Ele ressalta também a necessidade de rever a política de remuneração dos youtubers que lucram com a divulgação desses vídeos.
– Há interesses econômicos profundos. Quanto mais curtidas, mais visibilidade. Quanto mais visibilidade, mais dinheiro. Ninguém quer restringir a liberdade de expressão, mas há vidas sendo colocadas em risco – critica.
– O que temos visto é uma propagação avassaladora de vídeos e desafios, com youtubers fazendo grande promoção de práticas e alto risco para a saúde do corpo e emocional do jovem – afirma a psicóloga Fabiana Vasconcelos, também do Dimicuida.
O público é de crianças e adolescentes, entre 11 e 17 anos, sem distinção de gênero ou perfil.
– Queremos que este tipo de vídeo seja visto como criminoso. O Código Penal já fala em casos de indução à morte.
Fabiana cita um canal famoso, com mais de 6 milhões de inscritos, como um dos principais propagadores da prática:
– Se eu, jovem, vejo que um adolescente ganha mais dinheiro fazendo práticas de risco na internet, vou segui-lo e fazer igual.

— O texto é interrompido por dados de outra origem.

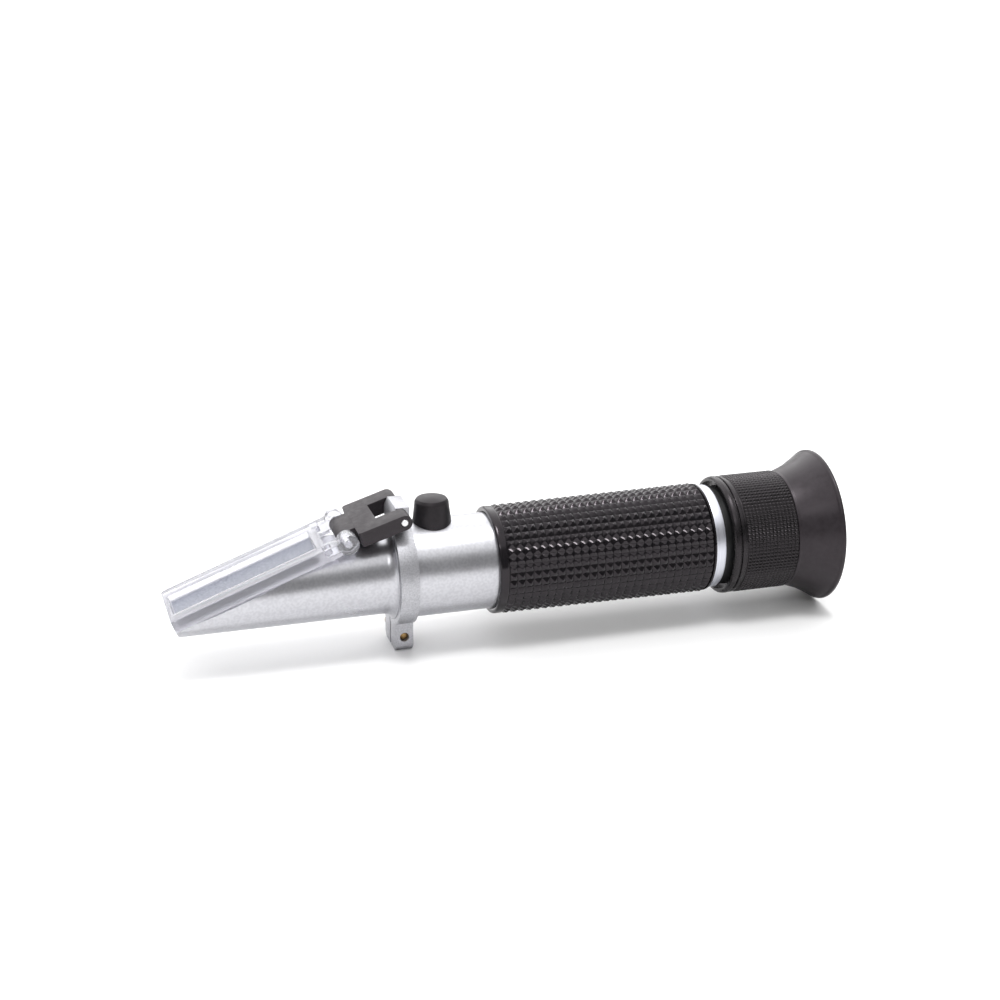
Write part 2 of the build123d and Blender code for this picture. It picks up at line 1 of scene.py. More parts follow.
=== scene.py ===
import math
import bmesh
import bpy
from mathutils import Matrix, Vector


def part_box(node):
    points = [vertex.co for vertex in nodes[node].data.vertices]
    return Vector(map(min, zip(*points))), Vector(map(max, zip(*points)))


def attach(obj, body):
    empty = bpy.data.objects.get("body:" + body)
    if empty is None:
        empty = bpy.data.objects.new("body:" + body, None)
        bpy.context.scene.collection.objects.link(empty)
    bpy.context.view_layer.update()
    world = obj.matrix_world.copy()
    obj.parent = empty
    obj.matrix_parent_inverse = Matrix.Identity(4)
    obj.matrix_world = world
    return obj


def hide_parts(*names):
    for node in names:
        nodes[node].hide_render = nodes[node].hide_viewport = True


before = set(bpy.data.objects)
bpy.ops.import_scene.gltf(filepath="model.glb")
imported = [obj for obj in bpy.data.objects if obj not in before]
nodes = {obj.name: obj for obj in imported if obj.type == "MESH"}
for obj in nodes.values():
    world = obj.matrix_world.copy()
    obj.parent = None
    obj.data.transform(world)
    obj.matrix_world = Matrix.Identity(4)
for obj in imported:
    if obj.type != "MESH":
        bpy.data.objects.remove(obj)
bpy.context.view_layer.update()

# ---------------------------------------------------------------------------------------------------------
# Barrel. A drawn aluminium tube, faced at both ends and sprayed with a fine satin silver paint. The
# housing's spigot and the rear collar close its ends, and the grip is stretched over its rear half.

barrel_low, barrel_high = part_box("barrel")
axis_z = (barrel_low.z + barrel_high.z) / 2
barrel_r = (barrel_high.z - barrel_low.z) / 2
barrel_wall = 0.0015
mm = 0.001


def placed(name, data):
    """Put a mesh, a lamp or a camera in the scene as an object."""
    thing = bpy.data.objects.new(name, data)
    bpy.context.collection.objects.link(thing)
    return thing


def claim(piece, finish, body, slot, *replaced):
    """Coat a finished piece, hang it on the body it rides on, and hide the nodes it stands for."""
    piece.data.materials.append(finish.material)
    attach(piece, body)
    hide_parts(*replaced)


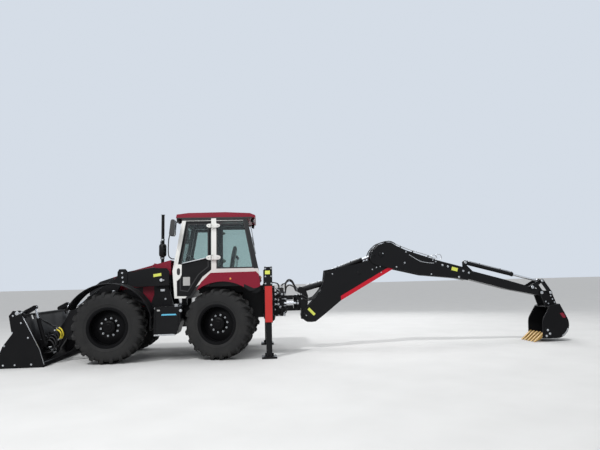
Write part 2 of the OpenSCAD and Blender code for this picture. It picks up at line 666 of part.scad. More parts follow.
// Tilt cylinders, levers and links run inside the arms
tilt_len = norm(lever_top - tilt_base);
tilt_barrel_l = tilt_len - 350;
module tilt_barrels() placed() color(black_paint) mirrored_y()
    barrel(tilt_base, lever_top, tilt_y, tilt_d, tilt_barrel_l, 40, 50, 44);
module tilt_rods() placed() color(steel) mirrored_y()
    rod(tilt_base, lever_top, tilt_y, 40, tilt_len - 250, 70, 44);
module tilt_levers() placed() color(black_paint) mirrored_y() difference() {
    for (s = [-1, 1]) side_plate(tilt_y + s * (22 + side_fit + 7), 14) strap(lever_pin, lever_top, 110, 80);
    cross_pin(lever_pin, tilt_y, 60 + 2 * pin_fit, 200);
}
module tilt_links() placed() color(black_paint) mirrored_y() difference() {
    side_plate(link_y, 24) strap(lever_top, link_eye, 80, 80);
    cross_pin(link_eye, link_y, 40 + 2 * pin_fit, 200);
}

// Front bucket: blade with ears, and the jaw that swings in front of it
blade_w = bucket_w - 2 * bucket_t - 10;
function blade_back(z) = bucket_pin[0] - 150 - 230 * pow(max(0, z - 300) / 700, 1.2);
blade_zs = [34, 300, 480, 660, 840, bucket_h];
function blade_line(i, t) = [blade_back(blade_zs[i]) - t, blade_zs[i]];
module front_bucket() placed() color(black_paint) {
    difference() {
        side_plate(0, blade_w) polygon(concat(
            [for (i = [0:len(blade_zs) - 1]) blade_line(i, 0)],
            [for (i = [len(blade_zs) - 1:-1:0]) blade_line(i, bucket_t)]
        ));
        jaw_notch();
    }
    difference() {
        translate([blade_back(bucket_h) - 45, -blade_w / 2, bucket_h - 30]) cube([85, blade_w, 30]);
        jaw_notch();
    }
    mirrored_y() {
        for (s = [-1, 1]) side_plate(arm_y + s * (arm_t / 2 + 8 + 15), 30) ear(bucket_pin, 75, 60, 560);
        cross_pin(bucket_pin, arm_y, 60, arm_t + 40);
        side_plate(link_y - 12 - side_fit - 10, 20) ear(link_eye, 45, 330, 600);
        cross_pin(link_eye, link_y - 10, 40, 44);
        difference() {
            side_plate(blade_w / 2 - 40, 60) strap(blade_line(5, 20) - [0, 40], jaw_pin, 120, 100);
            cross_pin(jaw_pin, blade_w / 2, 50 + 2 * pin_fit, 400);
        }
        jaw_barrel();
    }
}
// Room for the jaw's levers in the top edge of the blade
module jaw_notch() mirrored_y() translate([blade_back(bucket_h) - 100, jaw_cyl_y - 50, bucket_h - 110])
    cube([200, 100, 200]);
// A plate from the blade to a round eye behind it
module ear(p, r, z0, z1) {
    translate(p) circle(r = r);
    polygon([
        p + [0, r - 2], [blade_back(z1) - 4, z1], [blade_back((z0 + z1) / 2) - 4, (z0 + z1) / 2],
        [blade_back(z0) - 4, z0], p - [0, r - 2], p + [r / 2, 0]
    ]);
}
jaw_cyl_y = 800;
jaw_cyl_base = [bucket_pin[0] - 100, 400];
jaw_lever = jaw_pin + [160, 92];
jaw_len = norm(jaw_lever - jaw_cyl_base);
module jaw_barrel() difference() {
    union() {
        bar(jaw_cyl_base, along(jaw_cyl_base, jaw_lever, jaw_len - 230), jaw_cyl_y, 76);
        side_plate(jaw_cyl_y, 60) ear(jaw_cyl_base, 45, 300, 500);
    }
    bar(along(jaw_cyl_base, jaw_lever, 60), jaw_lever, jaw_cyl_y, 40 + 2 * pin_fit);
}
module jaw_rods() placed() color(steel) mirrored_y()
    rod(jaw_cyl_base, jaw_lever, jaw_cyl_y, 40, jaw_len - 250, 70, 46);

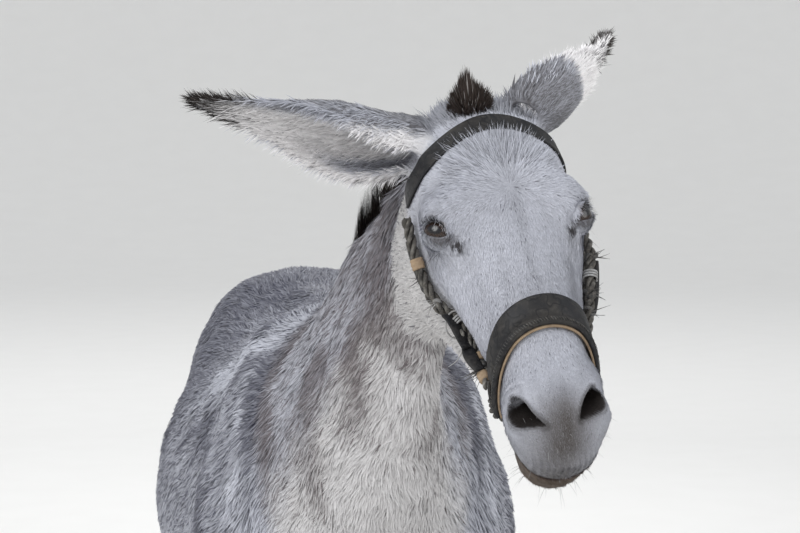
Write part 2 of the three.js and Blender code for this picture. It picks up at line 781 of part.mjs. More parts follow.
// The tail hangs free behind the thighs: a short-haired dock that ends in a long brush.
const TAIL_PATH = new THREE.CatmullRomCurve3([
  new THREE.Vector3(QUARTERS_X - 6, 560, 1062),
  new THREE.Vector3(QUARTERS_X - 6, 640, 1058),
  new THREE.Vector3(QUARTERS_X - 4, 694, 990),
  new THREE.Vector3(QUARTERS_X - 8, 704, 860),
  new THREE.Vector3(QUARTERS_X - 8, 696, 720),
  new THREE.Vector3(QUARTERS_X - 4, 690, 580),
  new THREE.Vector3(QUARTERS_X, 688, 440),
]);
const TAIL_RADII = new THREE.SplineCurve(
  [
    [0, 40],
    [0.12, 36],
    [0.3, 24],
    [0.5, 20],
    [0.6, 26],
    [0.76, 42],
    [0.9, 34],
    [1, 8],
  ].map(([t, r]) => new THREE.Vector2(t, r)),
);
const BRUSH_START = 0.52;

function tailSolids() {
  const sides = 8;
  const ringAt = (t, grow = 0) => {
    const centre = TAIL_PATH.getPoint(t);
    const tangent = TAIL_PATH.getTangent(t);
    const side = new THREE.Vector3(1, 0, 0);
    const back = new THREE.Vector3().crossVectors(side, tangent).normalize();
    const radius = TAIL_RADII.getPoint(t).y + grow;
    return Array.from({ length: sides }, (_, i) => {
      const angle = ((i + 0.5) / sides) * 2 * Math.PI;
      return centre
        .clone()
        .addScaledVector(side, Math.cos(angle) * radius)
        .addScaledVector(back, Math.sin(angle) * radius * 0.86);
    });
  };
  const length = TAIL_PATH.getLength();
  const run = (from, to, steps) =>
    outward(Array.from({ length: steps + 1 }, (_, i) => ringAt(lerp(from, to, i / steps))));
  return {
    dock: run(0, BRUSH_START - GAP / length, 9).subtract(trunkShell),
    brush: run(BRUSH_START, 1, 8),
  };
}

// ---------------------------------------------------------------- the halter's forms

// A point on the head at an angle round its long axis (0 is the face, 90 its left side),
// `lift` out from the hair.
const AXIS_UP = -66;
function onHead(angle, along, lift) {
  const out = new THREE.Vector3(Math.sin(radians(angle)), 0, Math.cos(radians(angle)));
  const from = out.clone().multiplyScalar(260).add(new THREE.Vector3(0, -along, AXIS_UP));
  const p = landing(headField, from, out.clone().negate()).addScaledVector(out, lift);
  return p.applyMatrix4(headMatrix);
}

// A strap round the head. `along` gives its middle line for each angle.
const crownLine = (a) => 50 + 36 * Math.sin(radians(a)) ** 2;
const CROWN = { from: -106, to: 106, step: 13.25, along: crownLine, width: 25, low: 3, high: 6 };
const noseLine = (a) => 304 + 43 * (1 - Math.cos(radians(a)));
const NOSEBAND = { from: -116, to: 116, step: 14.5, along: noseLine, width: 38, low: 7, high: 11.5 };
const LINING = { ...NOSEBAND, along: (a) => noseLine(a) + 2, width: 42, low: 2.6, high: 4.6 };

function strapOn({ from, to, step, along, width, low, high }) {
  const rings = [];
  for (let angle = from; angle <= to + 0.01; angle += step) {
    const [back, front] = [along(angle) - width / 2, along(angle) + width / 2];
    rings.push([
      onHead(angle, back, low),
      onHead(angle, front, low),
      onHead(angle, front, high),
      onHead(angle, back, high),
    ]);
  }
  return outward(rings);
}

const ROPE = { radius: 6.5, sides: 6, off: 10, knot: 10.5 };
const ropeOf = (points, knots = []) => {
  const path = new THREE.CatmullRomCurve3(points);
  const profile = new THREE.Shape(
    Array.from({ length: ROPE.sides }, (_, i) => {
      const angle = (i / ROPE.sides) * 2 * Math.PI;
      return new THREE.Vector2(Math.cos(angle) * ROPE.radius, Math.sin(angle) * ROPE.radius);
    }),
  );
  const steps = Math.ceil(path.getLength() / (6 * ROPE.radius));
  const rope = solidOf(new THREE.ExtrudeGeometry(profile, { steps, extrudePath: path }));
  const knotted = knots.reduce((solid, t) => {
    const at = new THREE.Matrix4().makeTranslation(path.getPointAt(t));
    return solid.add(solidOf(new THREE.IcosahedronGeometry(ROPE.knot, 0), at));
  }, rope);
  return knotted.subtract(headShell);
};

// Down the cheek from the crown strap's end to the noseband's, as [angle, along] on the head.
// Each rope has knots in it, at these shares of its length.
const CHEEK_ROPES = {
  cheek_rope_right: {
    path: [[-97, 120], [-105, 152], [-116, 208], [-126, 262], [-126, 300], [-121, 326]],
    knots: [0.42, 0.9],
  },
  cheek_rope_left: {
    path: [[99, 120], [98, 152], [92, 208], [95, 262], [110, 318]],
    knots: [0.5, 0.72],
  },
};

// Under the chin, from one end of the noseband to the other.
const CHIN_ROPE = { angles: [126, 150, 180, 210, 234], along: 354, off: 13 };
const chinPath = () =>
  CHIN_ROPE.angles.map((angle) => onHead(angle, CHIN_ROPE.along, CHIN_ROPE.off));

// ---------------------------------------------------------------- the scene graph

const COAT = { color: 0xb9b7b8, roughness: 0.9, metalness: 0 };
const finishes = {
  coat: new THREE.MeshStandardMaterial(COAT),
  dark_hair: new THREE.MeshStandardMaterial({ color: 0x3a322f, roughness: 0.85 }),
  hoof: new THREE.MeshStandardMaterial({ color: 0x4c463f, roughness: 0.6 }),
  eye: new THREE.MeshStandardMaterial({ color: 0x1d120d, roughness: 0.08 }),
  leather: new THREE.MeshStandardMaterial({ color: 0x3b3a3c, roughness: 0.6 }),
  tan: new THREE.MeshStandardMaterial({ color: 0xb08a5e, roughness: 0.8 }),
  rope: new THREE.MeshStandardMaterial({ color: 0x57524a, roughness: 0.9 }),
};

const donkey = new THREE.Group();
function addPart(name, solid, material) {
  const mesh = new THREE.Mesh(geometryOf(solid), material);
  mesh.name = name;
  donkey.add(mesh);
}

const TRUNK_GRID = [
  linesOf(-330, [330, 69]),
  linesOf(-760, [-240, 58], [200, 110], [740, 67]),
  linesOf(440, [1240, 60]),
];
const NECK_GRID = [
  linesOf(-240, [260, 40]),
  linesOf(-900, [-280, 47.5]),
  linesOf(660, [1500, 49.5]),
];
const HEAD_GRID = [
  linesOf(-133, [133, 20.5]),
  linesOf(-540, [-340, 18], [-100, 22.5], [140, 30]),
  linesOf(-300, [-120, 24], [80, 19.5]),
];
const SHELL = 0.8; // what a part cut to fit a neighbour keeps off it

const trunkMesh = meshOf(wholeBody, TRUNK_GRID);
const neckMesh = meshOf(wholeBody, NECK_GRID);
const headMesh = meshOf(wholeBody, HEAD_GRID, headMatrix);
const headShell = meshOf(wholeBody, HEAD_GRID, headMatrix, SHELL).add(headMesh);
const neckShell = meshOf(wholeBody, NECK_GRID, new THREE.Matrix4(), SHELL).add(neckMesh);
const trunkShell = meshOf(wholeBody, TRUNK_GRID, new THREE.Matrix4(), SHELL).add(trunkMesh);

let trunk = trunkMesh.intersect(blockBehind(NECK_CUT.point, NECK_CUT.normal, -GAP / 2));
for (const leg of Object.values(LEGS)) trunk = trunk.subtract(legBlock(leg.fore, leg.side, GAP));
addPart("trunk", trunk, finishes.coat);

addPart(
  "neck",
  neckMesh
    .subtract(blockBehind(NECK_CUT.point, NECK_CUT.normal, GAP / 2))
    .subtract(headBlock(GAP)),
  finishes.coat,
);

let head = headMesh.intersect(headBlock(0));
for (const side of [1, -1]) {
  const at = new THREE.Matrix4().makeTranslation(eyeCentre(side));
  const name = side > 0 ? "eye_left" : "eye_right";
  addPart(name, solidOf(new THREE.SphereGeometry(EYE.radius, 10, 7), at), finishes.eye);
  head = head.subtract(solidOf(new THREE.SphereGeometry(EYE.radius + 2 * GAP, 10, 7), at));
}
addPart("head", head, finishes.coat);

for (const [name, ear] of Object.entries(EARS))
  addPart(name, earSolid(ear).subtract(headShell), finishes.coat);

for (const [key, leg] of Object.entries(LEGS)) {
  const { x, y } = hoofAt(leg);
  const around = (start, end, cell) => linesOf(start, [end, cell]);
  const top = coronet(leg);
  const grid = leg.fore
    ? [around(x - 150, x + 150, 27), around(y - 190, y + 250, 27)]
    : [around(x - 150, x + 180, 31), around(y - 330, y + 290, 33)];
  const rises = leg.fore
    ? linesOf(20, [215, 27], [320, 54], [420, 29], [780, 72])
    : linesOf(20, [215, 27], [390, 60], [560, 32], [880, 68]);
  const solid = meshOf(wholeBody, [...grid, rises])
    .intersect(legBlock(leg.fore, leg.side, 0))
    .subtract(blockBehind(top.point, top.normal, GAP));
  const name = key.replace(/([A-Z])/, (_, c) => "leg_" + c.toLowerCase());
  addPart(name, solid, finishes.coat);
  addPart("hoof_" + name.replace("leg", ""), hoofSolid(leg), finishes.hoof);
}

// ---------------------------------------------------------------- mane, forelock and tail

addPart("mane", maneSolid(), finishes.dark_hair);
addPart("forelock", forelockSolid(), finishes.dark_hair);
const tail = tailSolids();
addPart("tail_dock", tail.dock, finishes.coat);
addPart("tail_switch", tail.brush, finishes.dark_hair);

// ---------------------------------------------------------------- the halter

addPart("crown_strap", strapOn(CROWN), finishes.leather);
addPart("noseband_lining", strapOn(LINING), finishes.tan);
addPart("noseband", strapOn(NOSEBAND), finishes.leather);
addPart("chin_rope", ropeOf(chinPath()), finishes.rope);
for (const [name, { path, knots }] of Object.entries(CHEEK_ROPES)) {
  const points = path.map(([angle, along]) => onHead(angle, along, ROPE.off));
  addPart(name, ropeOf(points, knots), finishes.rope);
}

const bounds = new THREE.Box3().setFromObject(donkey);
const centre = bounds.getCenter(new THREE.Vector3());
donkey.position.set(-centre.x, -centre.y, 0);

export default donkey;
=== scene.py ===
"""The looks of a life-size standing donkey in a home-made head halter."""

import math

import bmesh
import bpy
import numpy as np
from bpy.props import FloatProperty, FloatVectorProperty, IntProperty, PointerProperty
from bpy.types import Operator, Panel, PropertyGroup
from mathutils import Euler, Matrix, Vector
from mathutils.bvhtree import BVHTree


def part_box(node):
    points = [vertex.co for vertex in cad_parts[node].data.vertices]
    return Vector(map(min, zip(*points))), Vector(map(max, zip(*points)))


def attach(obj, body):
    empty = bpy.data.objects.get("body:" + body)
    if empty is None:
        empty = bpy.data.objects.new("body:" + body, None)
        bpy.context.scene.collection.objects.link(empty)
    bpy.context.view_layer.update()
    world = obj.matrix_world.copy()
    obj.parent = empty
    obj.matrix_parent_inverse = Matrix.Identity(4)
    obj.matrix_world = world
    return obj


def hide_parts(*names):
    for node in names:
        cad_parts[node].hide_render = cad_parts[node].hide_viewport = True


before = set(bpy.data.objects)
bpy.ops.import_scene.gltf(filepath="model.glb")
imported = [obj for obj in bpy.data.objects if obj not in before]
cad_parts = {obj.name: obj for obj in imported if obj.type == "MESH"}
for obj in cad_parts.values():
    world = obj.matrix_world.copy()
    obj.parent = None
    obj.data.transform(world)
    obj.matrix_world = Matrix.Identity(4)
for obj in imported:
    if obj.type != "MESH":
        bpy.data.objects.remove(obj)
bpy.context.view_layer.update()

bl_info = {
    "name": "Donkey in a head halter",
    "version": (1, 0, 0),
    "blender": (4, 5, 0),
    "location": "View3D > Sidebar > Donkey",
    "description": "Dresses a standing donkey's solid frame in skin, coat, hair, eyes and halter",
    "category": "Add Mesh",
}

MM = 0.001
UP = np.array([0.0, 0.0, 1.0])

# ------------------------------------------------------------------ the animal's own frames

FLESH = [
    "trunk", "neck", "head", "ear_right", "ear_left", "foreleg_left", "foreleg_right",
    "hindleg_left", "hindleg_right", "tail_dock",
]
HEAD_TURN = np.array(Euler([math.radians(a) for a in (54, -5.5, 10)]).to_matrix())
EYE_IN_HEAD = np.array([-0.0853, -0.1739, -0.0294])  # the right one; the head's -y runs to the lips


def node_centre(name):
    low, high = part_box(name)
    return np.array((low + high) / 2)


HEAD_ORIGIN = node_centre("eye_right") - HEAD_TURN @ EYE_IN_HEAD


def to_head(p):
    """Points in the head's frame: x to its left, y back to the poll, z out of the face."""
    return (p - HEAD_ORIGIN) @ HEAD_TURN


def from_head(p):
    return np.asarray(p) @ HEAD_TURN.T + HEAD_ORIGIN


def smooth(x, low, high):
    """0 below low, 1 above high, and a soft step between."""
    t = np.clip((x - low) / (high - low), 0, 1)
    return t * t * (3 - 2 * t)


def bell(x, width):
    return np.exp(-((x / width) ** 2))


def unit(v):
    return v / np.maximum(np.linalg.norm(v, axis=-1, keepdims=True), 1e-9)


def dot(a, b):
    return np.sum(a * b, axis=-1)


class Axis:
    """A bent middle line through a part of the body, and cylinder coordinates round it."""

    def __init__(self, points, side=(1, 0, 0)):
        self.p = np.array(points, float)
        self.step = np.diff(self.p, axis=0)
        self.long = np.linalg.norm(self.step, axis=1)
        self.start = np.concatenate([[0], np.cumsum(self.long)])
        self.side = np.array(side, float)

    def around(self, q):
        """(length along, angle from the top, distance out, direction along) of each point."""
        best = np.full(len(q), np.inf)
        s, out, way = np.zeros(len(q)), np.zeros((len(q), 3)), np.zeros((len(q), 3))
        for a, d, size, start in zip(self.p, self.step, self.long, self.start):
            t = np.clip((q - a) @ d / size**2, 0, 1)
            off = q - a - t[:, None] * d
            away = dot(off, off)
            near = away < best
            best[near] = away[near]
            s[near] = start + t[near] * size
            out[near] = off[near]
            way[near] = d / size
        side = unit(self.side - way * (way @ self.side)[:, None])
        over = np.cross(side, way)
        over *= np.sign(over[:, 2] + 1e-9)[:, None]
        return s, np.arctan2(dot(out, side), dot(out, over)), np.sqrt(best), way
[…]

Segundo a advogada Camilla Jimene, especialista em direito digital, a responsabilidade legal do Google é permitir a identificação dos usuários que produzem os conteúdos, mas não há obrigação de removê-los do ar sem antes receber denúncias.
– Quem vai responder pelo conteúdo do vídeo é o próprio usuário – explica a advogada do Opice Blum, Bruno Abrusio e Vainzof Advogados.
O Marco Civil da Internet é considerado dúbio em relação a quem pode fazer denúncia.
– O marco fala em remoção do conteúdo assim que a empresa for notificada. Mas alguns defendem que é preciso notificação judicial. Outros, que basta denúncia de usuário. O ideal é que a empresa desenvolva tecnologias para remover mais rapidamente conteúdos considerados impróprios, já que o volume de vídeos é muito grande.
A lei prevê que, com objetivo de impedir a censura, o provedor – o Google, por exemplo – só pode ser responsabilizado civilmente por danos decorrentes de conteúdo gerado por terceiros se, após ordem judicial, não tomar medidas para removê-lo, dentro dos limites técnicos e no prazo fixado.